The film is ambivalent towards Lionheart; his victims, played by an array of British character actors, are an unpleasant bunch (and far more well-heeled than any real-life theatre critic has ever been - Devlin's riverside flat is in Alembic House, currently occupied by Jeffrey Archer) but it’s never made clear whether they're right about his acting – the most complimentary word used about him is ‘vigorous’ (by Milo O’Shea, no shrinking violet himself).  This is complicated by the fact that Price, though very well-spoken, is clearly not a Shakespearean – when he plays Shylock to Rigg’s Portia, it’s like watching an amateur boxer getting in the ring with Mike Tyson.   It’s implied that Lionheart’s murders may be his greatest performance, more credible than anything he ever did on a stage.

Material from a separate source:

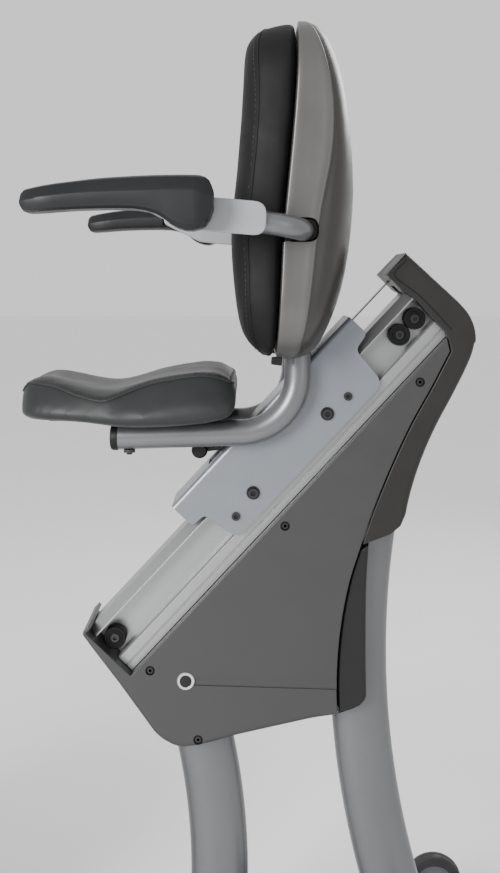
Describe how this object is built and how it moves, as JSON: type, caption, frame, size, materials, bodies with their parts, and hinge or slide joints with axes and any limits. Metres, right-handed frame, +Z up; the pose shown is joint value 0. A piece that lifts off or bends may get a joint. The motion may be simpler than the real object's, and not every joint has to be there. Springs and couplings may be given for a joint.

The film retains a considerable cult following, among fans of both Shakespeare and horror  (a remarkable number of people seem to have seen the same television screening at Christmas 1979) and extends its influence into gimmicky murder films like Se7en (1995), which reuses several of its motifs – death through force-feeding, a pound of flesh, body parts in a box.  In 2005, Lee Simpson and Phelim McDermott of Improbable Theatre produced a stage version at the National Theatre (which was itself being built while the film was made), with Jim Broadbent as Lionheart and Rachel Stirling, Rigg's daughter, in her mother's part (here renamed Miranda - the play was more explicit about the Tempest parallels than the film).  The play imagined Devlin as a possible future Literary Manager of the NT, a fictionalised successor to Kenneth Tynan, and positioned the Lyttelton theatre, where the show took place, as the critics' final triumph over what Lionheart represents:

'Look at it!  Look at it!  Hard, empty, coy and sexless.  Look at it!  Smooth and gray so you can wash the blood away when you have done the deed and killed the actor.  It should be ours!  It should be mine!  Brave and foolish, ludicrous and magnificent, wasteful and awesome.  Knowing nothing, understanding it all, expressive and inarticulate.  We are dead.  Murdered like mafia hits and buried in the concrete walls of this mausoleum lest we misbehave, lest something not considered by the brains and the nice boys should spill messily onto the stage.  We are the dead.'

(Lee Simpson/Phelim McDermott, Theatre of Blood, p. 92)

The stage production got mixed reviews; for my money, Jim Broadbent was miscast as Lionheart - a quirky character actor, he was never believable as a barnstormer.  (Steven Berkoff would have been perfect.)  It is, however, appropriate that the play should focus on (and criticise) its own location.  One of the film’s incidental pleasures is in the spotting of London locations, including, in the final scene, the Edwardian Putney Hippodrome, which had lain empty since 1960.  Like Lionheart, and the Lear that he plays at the film’s end, the building was a leftover from the past – Theatre of Blood allows all three to make one last grand exit.